Information shown:
►
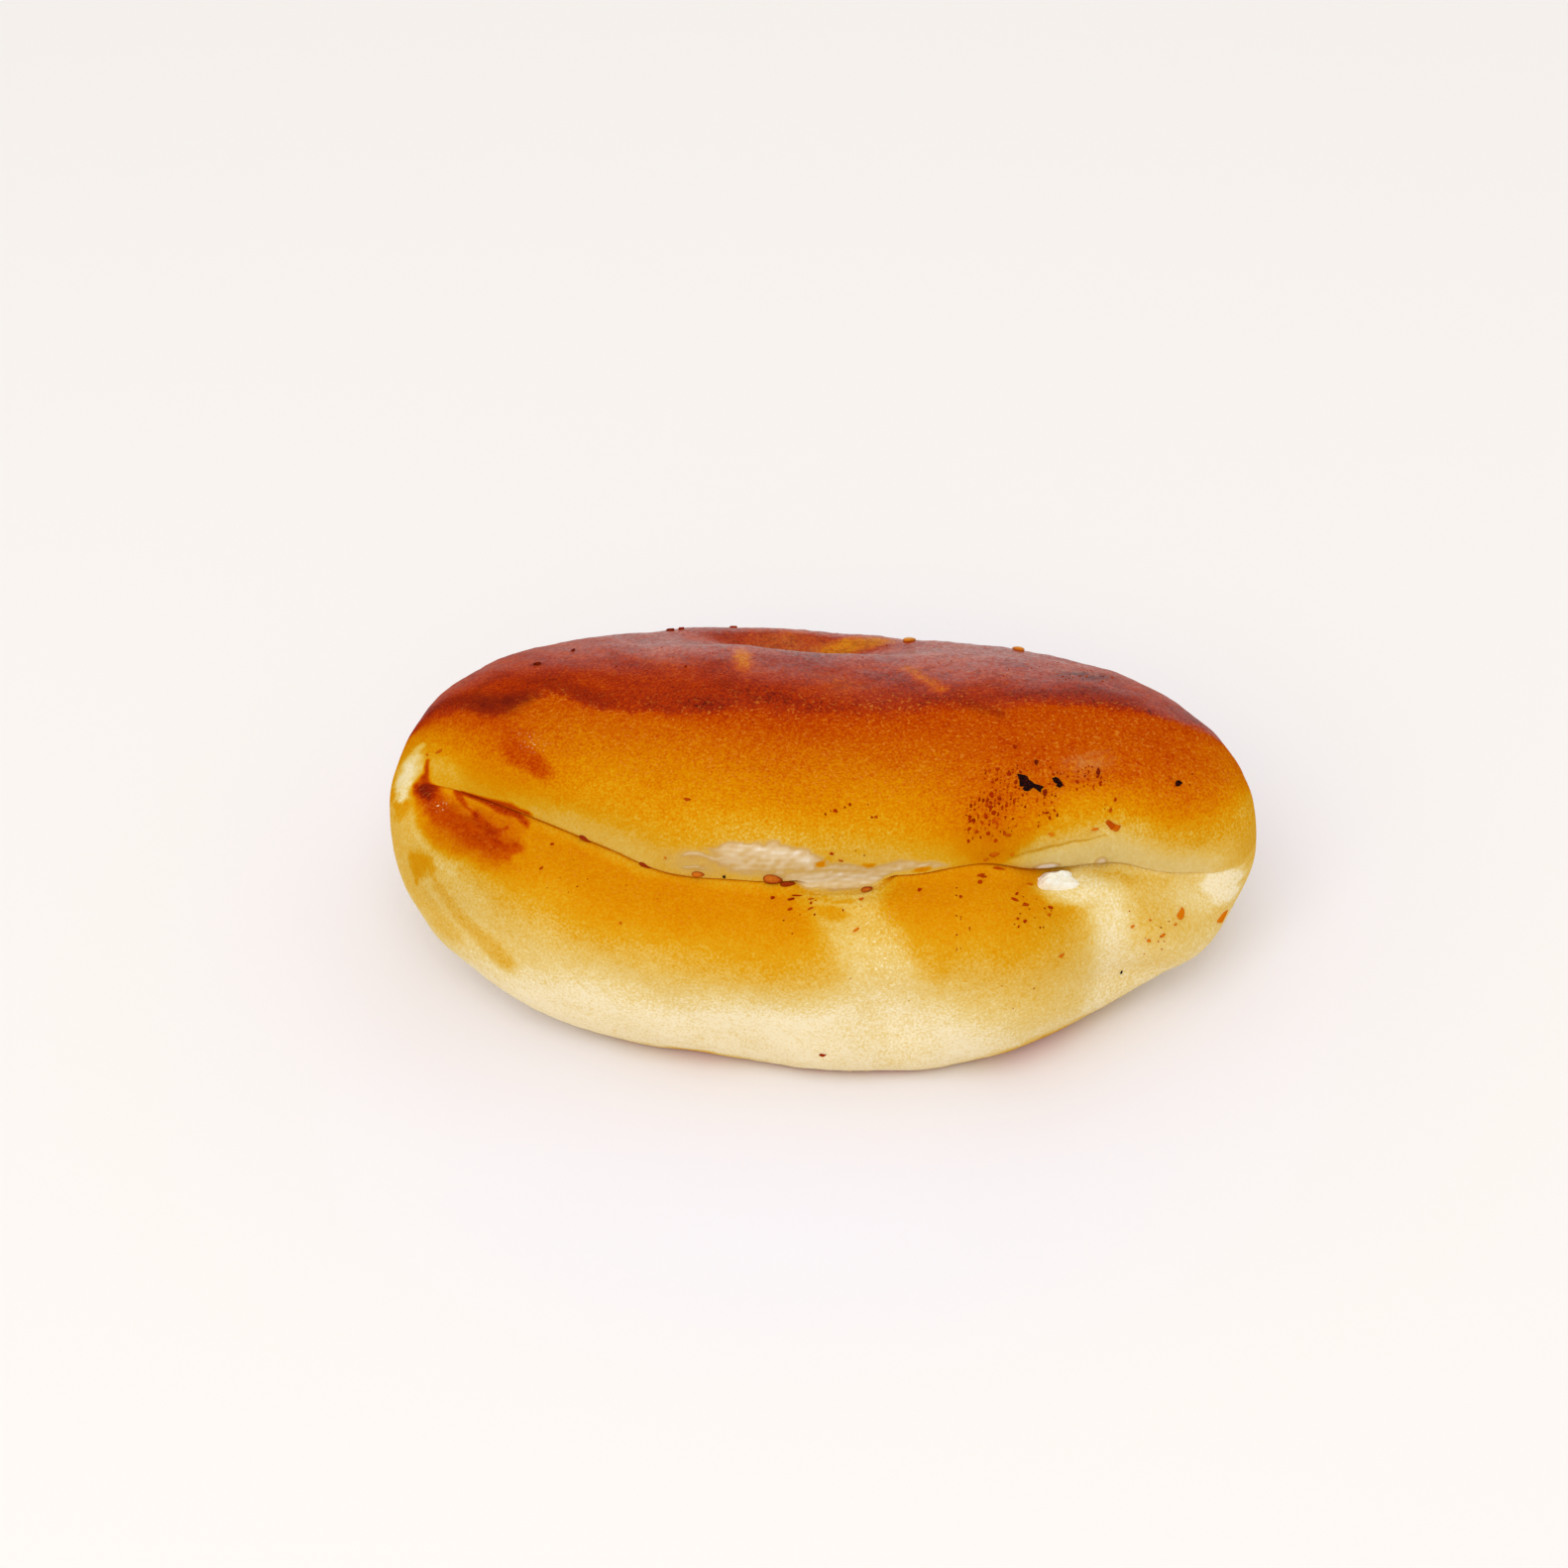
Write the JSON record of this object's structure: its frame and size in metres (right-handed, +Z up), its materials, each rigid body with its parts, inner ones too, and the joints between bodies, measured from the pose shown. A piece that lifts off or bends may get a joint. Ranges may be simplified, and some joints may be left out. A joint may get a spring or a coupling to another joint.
{
  "type": "stuffed bread bun",
  "caption": "Long oval stuffed bun of glazed soft dough, folded over a white cheese filling, with a seam along its front and a few sesame seeds.",
  "frame": {"origin": "centre of the bounding box on the flat underside", "axes": "+X along the bun, from the seam's high end to its low end; -Y is the front with the seam; +Z up"},
  "size_m": [0.136, 0.0807, 0.0455],
  "materials": {
    "crust": "satin, egg-washed; dark red-brown on top, golden on the sides, pale by the seam and at the base",
    "cheese": "moist and crumbly"
  },
  "bodies": {
    "root": {"bun": "crust", "cheese": "cheese"}
  },
  "joints": []
}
◄
Exercise directions: Copy all lines of the material above where the string "materials" occurs.

Exercise answer:
Write the JSON record of this object's structure: its frame and size in metres (right-handed, +Z up), its materials, each rigid body with its parts, inner ones too, and the joints between bodies, measured from the pose shown. A piece that lifts off or bends may get a joint. Ranges may be simplified, and some joints may be left out. A joint may get a spring or a coupling to another joint.
  "materials": {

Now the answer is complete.